* _Written task_: Please write out the material below exactly as given.

* _Data section_:
::::::::
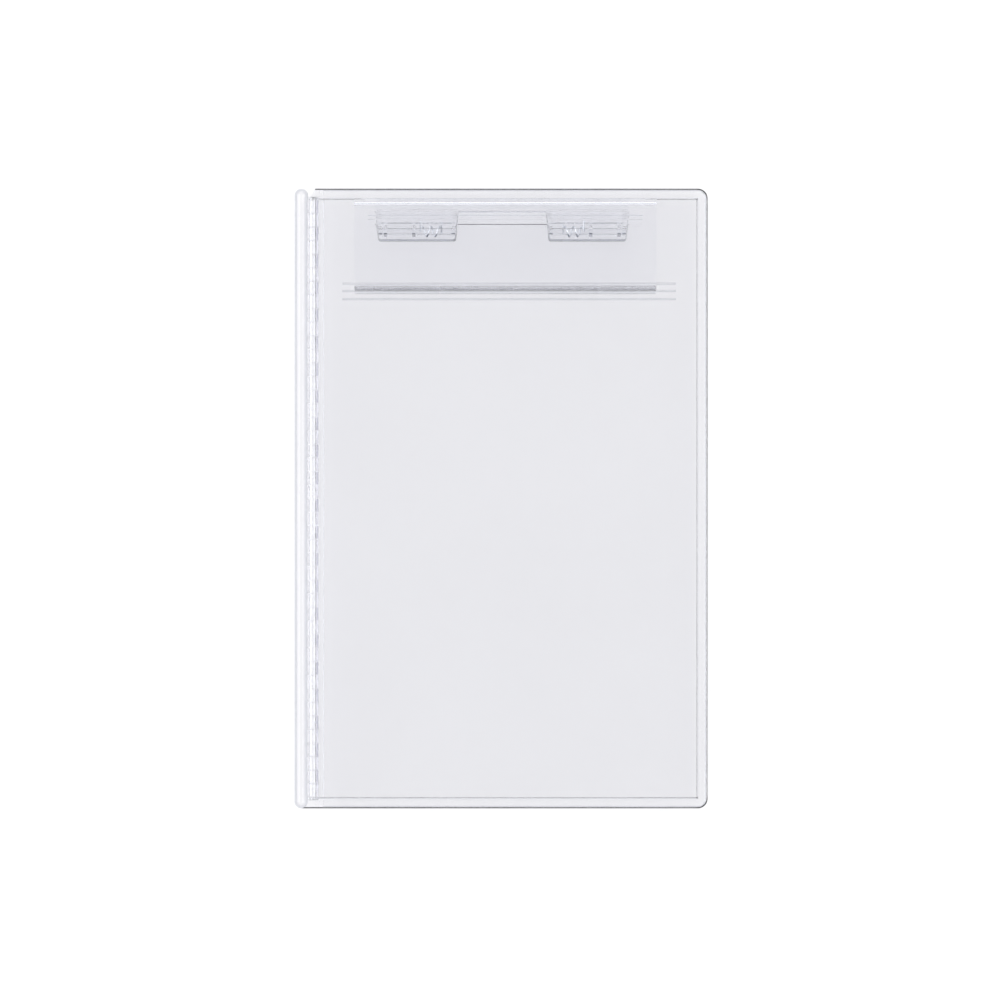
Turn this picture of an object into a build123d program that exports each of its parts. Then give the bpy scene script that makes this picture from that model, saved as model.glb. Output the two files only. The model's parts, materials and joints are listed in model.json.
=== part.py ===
from build123d import *
import os

# A clear plastic clipboard case lying on its back: a shallow case back with a rounded spine down its
# left side, and a board with a sprung clip, hinged to the spine by a row of fine knuckles.
# Millimetres, +Z out of the clip side, +Y towards the clip, +X to the right. The origin is the middle
# of the footprint, on the table.

# Driving dimensions: the case back and the board
WIDTH = 152.4                  # six inches, over the spine
LENGTH = 228.6                 # nine inches
THICKNESS = 6.4                # table to the board's clip side, closed
LEAF_GAP = 0.2                 # daylight between the case back's rim and the board
BOND_LINE = 0.04               # seam left between two bonded or pressed pieces
CORNER_RADIUS = 3.6
EDGE_ROUND = 0.8               # outer edges of the case back and the board
BOARD_INSET = 0.6              # the board and its strip stop this far inside the case back's edge
RIM_WIDTH = 4.0                # solid border of the case back, at the foot of its inner walls
BOARD_THICKNESS = 2.0
BACK_PLATE = 1.3               # floor of the case back inside its rim
RIM_DRAFT = 10.0               # slope of the rim's inner walls, in degrees
PAPER_RIB_YS = (73.5, 76.5, 79.2)
PAPER_RIB_LENGTH = 123.0
PAPER_RIB_CENTRE_X = 3.0
RIB_WIDTH = 0.7
RIB_HEIGHT = 0.35
GATE_RADIUS = 0.6              # small raised discs left where the plastic entered the mould
GATE_HEIGHT = 0.15
GATE_X = -2.2
BOARD_GATE_Y = 112.4
LEVER_GATE_Y = 92.7

# The hinge
SPINE_WIDTH = 5.0
SPINE_HEIGHT = 6.1
HINGE_X = -69.3                # the axis, level with the board's clip side
KNUCKLE_RADIUS = 2.1
KNUCKLE_PITCH = 5.0
KNUCKLE_COUNT = 44             # shared by the two strips in turn
KNUCKLE_GAP = 0.2
HINGE_CLEARANCE = 0.25         # knuckles to the strip opposite
BOARD_STRIP_WIDTH = 1.65
STRIP_ROUND = 0.35
WEB_OVERLAP = 0.5              # of a knuckle's web with its strip
BACK_STRIP_TOP = 4.0
PIN_RADIUS = 0.8
PIN_RUNNING_FIT = 0.08         # radial, in the knuckles that turn on the pin
PIN_REACH = 0.6                # past each end of the knuckle row
CAP_LENGTH = 1.0
CAP_ROUND = 0.4
END_LUG_LEFT = -68.4           # the board strip reaches this far over the ends of the knuckle row
END_LUG_LENGTH = 2.2
END_LUG_TOP = 0.4              # below the board's clip side
NOTCH_DEPTH = 3.3              # V between the spine and the case back at the head
NOTCH_WIDTH = (1.0, 3.2)       # from the spine's face: at its bottom, at the head

# The clip
LEVER_CENTRE_X = 1.6
BASE_CENTRE_X = 0.45           # the base, its pins and the springs sit a little left of the lever's middle
LEVER_WIDTH = 110.9
LEVER_THICKNESS = 1.8
LEVER_TOP = 9.0                # top of the thumb plate above the board
LEVER_FALL = 0.12              # slope of the plate from its bend down to the jaw
LEVER_END_SLOPE = (5.0, 0.9)   # the ends fall off over this width, by this much
THUMB_EDGE_Y = 110.1
LIP_THICKNESS = (1.2, 2.3)     # at its lower edge, at its root
LIP_BOTTOM = 6.2
BEND_Y = 94.8
JAW_SHOULDER_Y = 78.4
JAW_FRONT_Y = 74.9
JAW_BACK_Y = 77.3
JAW_LEAN = 1.6                 # of the jaw's inner face
JAW_LIFT = 0.5                 # underside of the jaw above the board
GRIP_RIB_HEIGHT = 0.25
GRIP_RIB_YS = (100.8, 102.5, 104.1, 105.7)
PIVOT_Y = 98.2
PIVOT_HEIGHT = 4.4             # above the board
PIVOT_RADIUS = 1.2
PIVOT_FIT = 0.06
PIVOT_REACH = (17.1, 45.6)     # ends of a pin, from the base's middle, flush with the cheeks
BASE_PLATE = 1.4
BASE_STRIP_Y = (105.4, 110.0)
STRIP_SLOPE = 0.5              # run of the strip's sloping front edge
TAB_FRONT_Y = 94.7
TAB_INNER_X = (16.0, 17.0)     # inner side of a tab, from the base's middle: at its root, at its front
TAB_OUTER_X = (46.8, 45.7)     # outer side, likewise
TAB_CORNER_RADIUS = 1.2
TAB_DRAFT = 5.0                # slope of the outer walls, in degrees
CHEEK_THICKNESS = 1.8          # at the board
CHEEK_SHOULDER_Y = 99.8        # the cheeks fall from here to the strip
FRONT_WALL = 1.3               # at the board
CHEEK_TOP = 6.5
LUG_RADIUS = 2.2
LUG_THICKNESS = 1.2
LUG_NECK = 1.6                 # half the width of a lug where it meets the plate
LUG_XS = (32.5, 42.9)          # middles of the lever's lugs, from the base's middle

# The torsion springs
WIRE_RADIUS = 0.3
COIL_RADIUS = 1.85             # to the middle of the wire
COIL_PITCH = 3.1
COIL_TURNS = 2.5
SPRING_START_X = 22.3          # first end of the coil, from the base's middle
LOWER_LEG_END = (101.6, 2.0)   # Y, and height above the board
UPPER_LEG_END = (102.0, 6.6)
BEND_FULLNESS = 1.1            # of the wire where it leaves the coil

NEAR = 0.01                    # an edge this close to a place is taken to be on it

# Worked-out places
RIGHT_X = WIDTH / 2
END_Y = LENGTH / 2
BOARD_END_Y = END_Y - BOARD_INSET
BOARD_Z = THICKNESS
BOARD_UNDERSIDE = BOARD_Z - BOARD_THICKNESS
BACK_RIM_Z = BOARD_UNDERSIDE - LEAF_GAP
SPINE_MIDDLE_X = -RIGHT_X + SPINE_WIDTH / 2
SPINE_FACE_X = -RIGHT_X + SPINE_WIDTH
STRIP_LEFT = HINGE_X + KNUCKLE_RADIUS + HINGE_CLEARANCE
BOARD_LEFT = STRIP_LEFT + BOARD_STRIP_WIDTH
ROW_END = KNUCKLE_PITCH * KNUCKLE_COUNT / 2
PIVOT_Z = BOARD_Z + PIVOT_HEIGHT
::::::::
* _Answer for this exercise_:
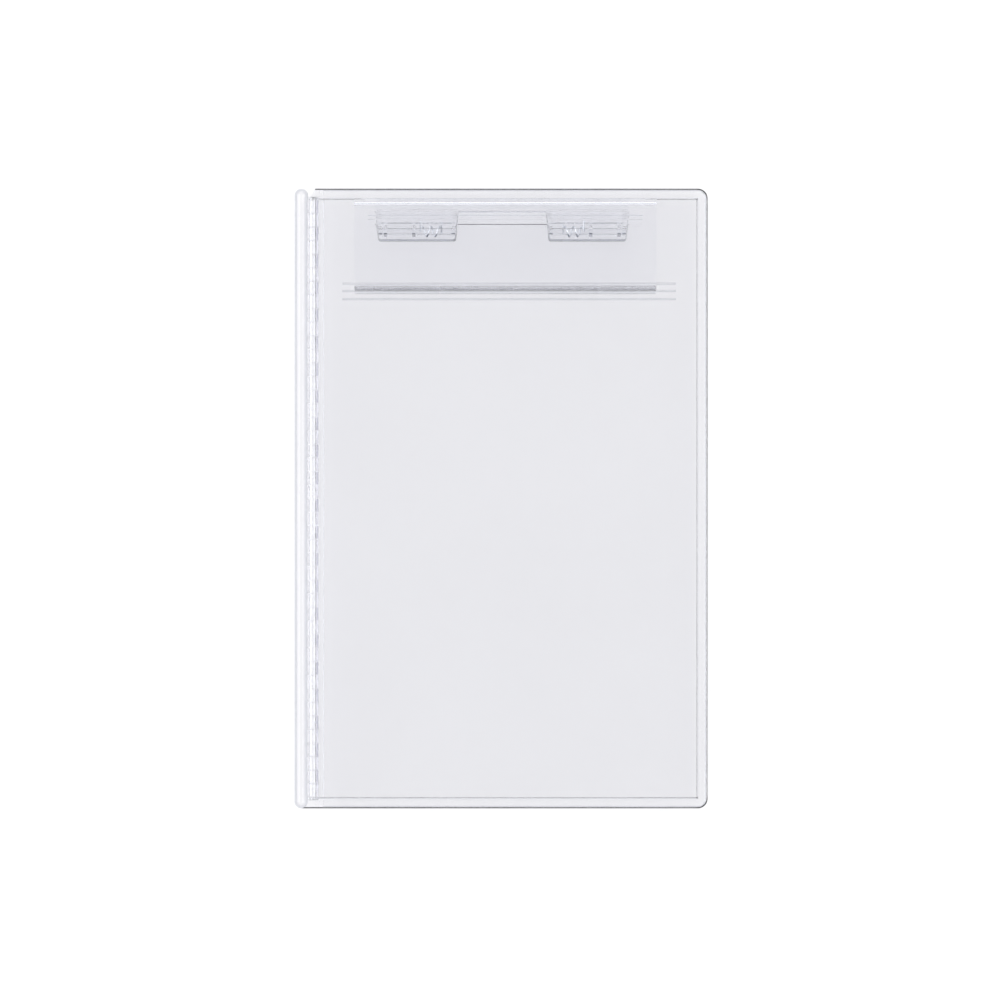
Turn this picture of an object into a build123d program that exports each of its parts. Then give the bpy scene script that makes this picture from that model, saved as model.glb. Output the two files only. The model's parts, materials and joints are listed in model.json.
=== part.py ===
from build123d import *
import os

# A clear plastic clipboard case lying on its back: a shallow case back with a rounded spine down its
# left side, and a board with a sprung clip, hinged to the spine by a row of fine knuckles.
# Millimetres, +Z out of the clip side, +Y towards the clip, +X to the right. The origin is the middle
# of the footprint, on the table.

# Driving dimensions: the case back and the board
WIDTH = 152.4                  # six inches, over the spine
LENGTH = 228.6                 # nine inches
THICKNESS = 6.4                # table to the board's clip side, closed
LEAF_GAP = 0.2                 # daylight between the case back's rim and the board
BOND_LINE = 0.04               # seam left between two bonded or pressed pieces
CORNER_RADIUS = 3.6
EDGE_ROUND = 0.8               # outer edges of the case back and the board
BOARD_INSET = 0.6              # the board and its strip stop this far inside the case back's edge
RIM_WIDTH = 4.0                # solid border of the case back, at the foot of its inner walls
BOARD_THICKNESS = 2.0
BACK_PLATE = 1.3               # floor of the case back inside its rim
RIM_DRAFT = 10.0               # slope of the rim's inner walls, in degrees
PAPER_RIB_YS = (73.5, 76.5, 79.2)
PAPER_RIB_LENGTH = 123.0
PAPER_RIB_CENTRE_X = 3.0
RIB_WIDTH = 0.7
RIB_HEIGHT = 0.35
GATE_RADIUS = 0.6              # small raised discs left where the plastic entered the mould
GATE_HEIGHT = 0.15
GATE_X = -2.2
BOARD_GATE_Y = 112.4
LEVER_GATE_Y = 92.7

# The hinge
SPINE_WIDTH = 5.0
SPINE_HEIGHT = 6.1
HINGE_X = -69.3                # the axis, level with the board's clip side
KNUCKLE_RADIUS = 2.1
KNUCKLE_PITCH = 5.0
KNUCKLE_COUNT = 44             # shared by the two strips in turn
KNUCKLE_GAP = 0.2
HINGE_CLEARANCE = 0.25         # knuckles to the strip opposite
BOARD_STRIP_WIDTH = 1.65
STRIP_ROUND = 0.35
WEB_OVERLAP = 0.5              # of a knuckle's web with its strip
BACK_STRIP_TOP = 4.0
PIN_RADIUS = 0.8
PIN_RUNNING_FIT = 0.08         # radial, in the knuckles that turn on the pin
PIN_REACH = 0.6                # past each end of the knuckle row
CAP_LENGTH = 1.0
CAP_ROUND = 0.4
END_LUG_LEFT = -68.4           # the board strip reaches this far over the ends of the knuckle row
END_LUG_LENGTH = 2.2
END_LUG_TOP = 0.4              # below the board's clip side
NOTCH_DEPTH = 3.3              # V between the spine and the case back at the head
NOTCH_WIDTH = (1.0, 3.2)       # from the spine's face: at its bottom, at the head

# The clip
LEVER_CENTRE_X = 1.6
BASE_CENTRE_X = 0.45           # the base, its pins and the springs sit a little left of the lever's middle
LEVER_WIDTH = 110.9
LEVER_THICKNESS = 1.8
LEVER_TOP = 9.0                # top of the thumb plate above the board
LEVER_FALL = 0.12              # slope of the plate from its bend down to the jaw
LEVER_END_SLOPE = (5.0, 0.9)   # the ends fall off over this width, by this much
THUMB_EDGE_Y = 110.1
LIP_THICKNESS = (1.2, 2.3)     # at its lower edge, at its root
LIP_BOTTOM = 6.2
BEND_Y = 94.8
JAW_SHOULDER_Y = 78.4
JAW_FRONT_Y = 74.9
JAW_BACK_Y = 77.3
JAW_LEAN = 1.6                 # of the jaw's inner face
JAW_LIFT = 0.5                 # underside of the jaw above the board
GRIP_RIB_HEIGHT = 0.25
GRIP_RIB_YS = (100.8, 102.5, 104.1, 105.7)
PIVOT_Y = 98.2
PIVOT_HEIGHT = 4.4             # above the board
PIVOT_RADIUS = 1.2
PIVOT_FIT = 0.06
PIVOT_REACH = (17.1, 45.6)     # ends of a pin, from the base's middle, flush with the cheeks
BASE_PLATE = 1.4
BASE_STRIP_Y = (105.4, 110.0)
STRIP_SLOPE = 0.5              # run of the strip's sloping front edge
TAB_FRONT_Y = 94.7
TAB_INNER_X = (16.0, 17.0)     # inner side of a tab, from the base's middle: at its root, at its front
TAB_OUTER_X = (46.8, 45.7)     # outer side, likewise
TAB_CORNER_RADIUS = 1.2
TAB_DRAFT = 5.0                # slope of the outer walls, in degrees
CHEEK_THICKNESS = 1.8          # at the board
CHEEK_SHOULDER_Y = 99.8        # the cheeks fall from here to the strip
FRONT_WALL = 1.3               # at the board
CHEEK_TOP = 6.5
LUG_RADIUS = 2.2
LUG_THICKNESS = 1.2
LUG_NECK = 1.6                 # half the width of a lug where it meets the plate
LUG_XS = (32.5, 42.9)          # middles of the lever's lugs, from the base's middle

# The torsion springs
WIRE_RADIUS = 0.3
COIL_RADIUS = 1.85             # to the middle of the wire
COIL_PITCH = 3.1
COIL_TURNS = 2.5
SPRING_START_X = 22.3          # first end of the coil, from the base's middle
LOWER_LEG_END = (101.6, 2.0)   # Y, and height above the board
UPPER_LEG_END = (102.0, 6.6)
BEND_FULLNESS = 1.1            # of the wire where it leaves the coil

NEAR = 0.01                    # an edge this close to a place is taken to be on it

# Worked-out places
RIGHT_X = WIDTH / 2
END_Y = LENGTH / 2
BOARD_END_Y = END_Y - BOARD_INSET
BOARD_Z = THICKNESS
BOARD_UNDERSIDE = BOARD_Z - BOARD_THICKNESS
BACK_RIM_Z = BOARD_UNDERSIDE - LEAF_GAP
SPINE_MIDDLE_X = -RIGHT_X + SPINE_WIDTH / 2
SPINE_FACE_X = -RIGHT_X + SPINE_WIDTH
STRIP_LEFT = HINGE_X + KNUCKLE_RADIUS + HINGE_CLEARANCE
BOARD_LEFT = STRIP_LEFT + BOARD_STRIP_WIDTH
ROW_END = KNUCKLE_PITCH * KNUCKLE_COUNT / 2
PIVOT_Z = BOARD_Z + PIVOT_HEIGHT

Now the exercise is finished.